**Problem**
Nothing may be dropped or altered: reproduce all the data.
─── Data section ───
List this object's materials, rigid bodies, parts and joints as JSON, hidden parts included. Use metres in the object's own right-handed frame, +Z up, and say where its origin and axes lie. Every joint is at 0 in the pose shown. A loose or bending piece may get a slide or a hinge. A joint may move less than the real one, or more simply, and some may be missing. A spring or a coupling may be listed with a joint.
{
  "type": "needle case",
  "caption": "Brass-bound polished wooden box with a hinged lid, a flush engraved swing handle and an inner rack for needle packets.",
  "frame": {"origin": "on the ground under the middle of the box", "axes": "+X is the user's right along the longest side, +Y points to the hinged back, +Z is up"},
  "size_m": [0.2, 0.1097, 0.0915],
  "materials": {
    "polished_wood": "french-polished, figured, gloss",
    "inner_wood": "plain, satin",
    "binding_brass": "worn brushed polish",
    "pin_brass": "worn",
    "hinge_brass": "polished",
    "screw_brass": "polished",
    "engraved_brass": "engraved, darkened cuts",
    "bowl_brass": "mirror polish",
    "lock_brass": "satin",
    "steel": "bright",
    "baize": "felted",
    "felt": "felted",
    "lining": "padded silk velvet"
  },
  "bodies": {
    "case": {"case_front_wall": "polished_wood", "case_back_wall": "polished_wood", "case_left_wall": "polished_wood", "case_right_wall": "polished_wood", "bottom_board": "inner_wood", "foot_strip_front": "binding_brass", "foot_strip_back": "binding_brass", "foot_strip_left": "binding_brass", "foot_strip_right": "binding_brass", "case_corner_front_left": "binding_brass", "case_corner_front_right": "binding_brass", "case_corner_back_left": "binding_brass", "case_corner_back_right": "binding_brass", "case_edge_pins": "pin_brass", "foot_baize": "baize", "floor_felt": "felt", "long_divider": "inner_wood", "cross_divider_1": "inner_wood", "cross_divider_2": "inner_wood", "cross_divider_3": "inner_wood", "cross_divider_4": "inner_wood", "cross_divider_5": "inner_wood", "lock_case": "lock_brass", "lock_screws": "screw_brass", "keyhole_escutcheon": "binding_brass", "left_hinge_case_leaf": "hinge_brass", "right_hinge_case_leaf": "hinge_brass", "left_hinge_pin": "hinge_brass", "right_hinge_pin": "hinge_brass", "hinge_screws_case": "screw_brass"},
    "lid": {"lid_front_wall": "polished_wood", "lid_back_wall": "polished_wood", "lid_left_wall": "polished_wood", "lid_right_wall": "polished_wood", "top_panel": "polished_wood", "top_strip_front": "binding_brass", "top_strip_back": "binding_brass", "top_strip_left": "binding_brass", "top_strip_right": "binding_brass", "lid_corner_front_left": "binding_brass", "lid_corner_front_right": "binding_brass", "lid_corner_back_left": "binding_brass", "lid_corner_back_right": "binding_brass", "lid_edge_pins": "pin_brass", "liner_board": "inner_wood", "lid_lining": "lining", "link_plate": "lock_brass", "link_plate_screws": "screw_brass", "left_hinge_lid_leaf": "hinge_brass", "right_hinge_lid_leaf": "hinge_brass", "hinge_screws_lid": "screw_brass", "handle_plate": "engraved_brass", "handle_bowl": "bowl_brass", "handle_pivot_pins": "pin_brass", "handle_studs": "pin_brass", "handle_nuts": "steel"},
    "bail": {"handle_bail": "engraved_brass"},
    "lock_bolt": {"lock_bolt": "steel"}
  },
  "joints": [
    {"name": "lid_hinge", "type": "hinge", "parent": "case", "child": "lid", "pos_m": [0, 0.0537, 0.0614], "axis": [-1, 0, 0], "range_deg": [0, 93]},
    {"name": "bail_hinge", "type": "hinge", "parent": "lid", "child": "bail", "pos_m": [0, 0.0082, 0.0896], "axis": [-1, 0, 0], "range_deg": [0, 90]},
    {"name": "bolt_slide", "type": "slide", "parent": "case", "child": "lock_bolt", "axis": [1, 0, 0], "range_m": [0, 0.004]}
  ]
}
───
**Solution for this exercise**
List this object's materials, rigid bodies, parts and joints as JSON, hidden parts included. Use metres in the object's own right-handed frame, +Z up, and say where its origin and axes lie. Every joint is at 0 in the pose shown. A loose or bending piece may get a slide or a hinge. A joint may move less than the real one, or more simply, and some may be missing. A spring or a coupling may be listed with a joint.
{
  "type": "needle case",
  "caption": "Brass-bound polished wooden box with a hinged lid, a flush engraved swing handle and an inner rack for needle packets.",
  "frame": {"origin": "on the ground under the middle of the box", "axes": "+X is the user's right along the longest side, +Y points to the hinged back, +Z is up"},
  "size_m": [0.2, 0.1097, 0.0915],
  "materials": {
    "polished_wood": "french-polished, figured, gloss",
    "inner_wood": "plain, satin",
    "binding_brass": "worn brushed polish",
    "pin_brass": "worn",
    "hinge_brass": "polished",
    "screw_brass": "polished",
    "engraved_brass": "engraved, darkened cuts",
    "bowl_brass": "mirror polish",
    "lock_brass": "satin",
    "steel": "bright",
    "baize": "felted",
    "felt": "felted",
    "lining": "padded silk velvet"
  },
  "bodies": {
    "case": {"case_front_wall": "polished_wood", "case_back_wall": "polished_wood", "case_left_wall": "polished_wood", "case_right_wall": "polished_wood", "bottom_board": "inner_wood", "foot_strip_front": "binding_brass", "foot_strip_back": "binding_brass", "foot_strip_left": "binding_brass", "foot_strip_right": "binding_brass", "case_corner_front_left": "binding_brass", "case_corner_front_right": "binding_brass", "case_corner_back_left": "binding_brass", "case_corner_back_right": "binding_brass", "case_edge_pins": "pin_brass", "foot_baize": "baize", "floor_felt": "felt", "long_divider": "inner_wood", "cross_divider_1": "inner_wood", "cross_divider_2": "inner_wood", "cross_divider_3": "inner_wood", "cross_divider_4": "inner_wood", "cross_divider_5": "inner_wood", "lock_case": "lock_brass", "lock_screws": "screw_brass", "keyhole_escutcheon": "binding_brass", "left_hinge_case_leaf": "hinge_brass", "right_hinge_case_leaf": "hinge_brass", "left_hinge_pin": "hinge_brass", "right_hinge_pin": "hinge_brass", "hinge_screws_case": "screw_brass"},
    "lid": {"lid_front_wall": "polished_wood", "lid_back_wall": "polished_wood", "lid_left_wall": "polished_wood", "lid_right_wall": "polished_wood", "top_panel": "polished_wood", "top_strip_front": "binding_brass", "top_strip_back": "binding_brass", "top_strip_left": "binding_brass", "top_strip_right": "binding_brass", "lid_corner_front_left": "binding_brass", "lid_corner_front_right": "binding_brass", "lid_corner_back_left": "binding_brass", "lid_corner_back_right": "binding_brass", "lid_edge_pins": "pin_brass", "liner_board": "inner_wood", "lid_lining": "lining", "link_plate": "lock_brass", "link_plate_screws": "screw_brass", "left_hinge_lid_leaf": "hinge_brass", "right_hinge_lid_leaf": "hinge_brass", "hinge_screws_lid": "screw_brass", "handle_plate": "engraved_brass", "handle_bowl": "bowl_brass", "handle_pivot_pins": "pin_brass", "handle_studs": "pin_brass", "handle_nuts": "steel"},
    "bail": {"handle_bail": "engraved_brass"},
    "lock_bolt": {"lock_bolt": "steel"}
  },
  "joints": [
    {"name": "lid_hinge", "type": "hinge", "parent": "case", "child": "lid", "pos_m": [0, 0.0537, 0.0614], "axis": [-1, 0, 0], "range_deg": [0, 93]},
    {"name": "bail_hinge", "type": "hinge", "parent": "lid", "child": "bail", "pos_m": [0, 0.0082, 0.0896], "axis": [-1, 0, 0], "range_deg": [0, 90]},
    {"name": "bolt_slide", "type": "slide", "parent": "case", "child": "lock_bolt", "axis": [1, 0, 0], "range_m": [0, 0.004]}
  ]
}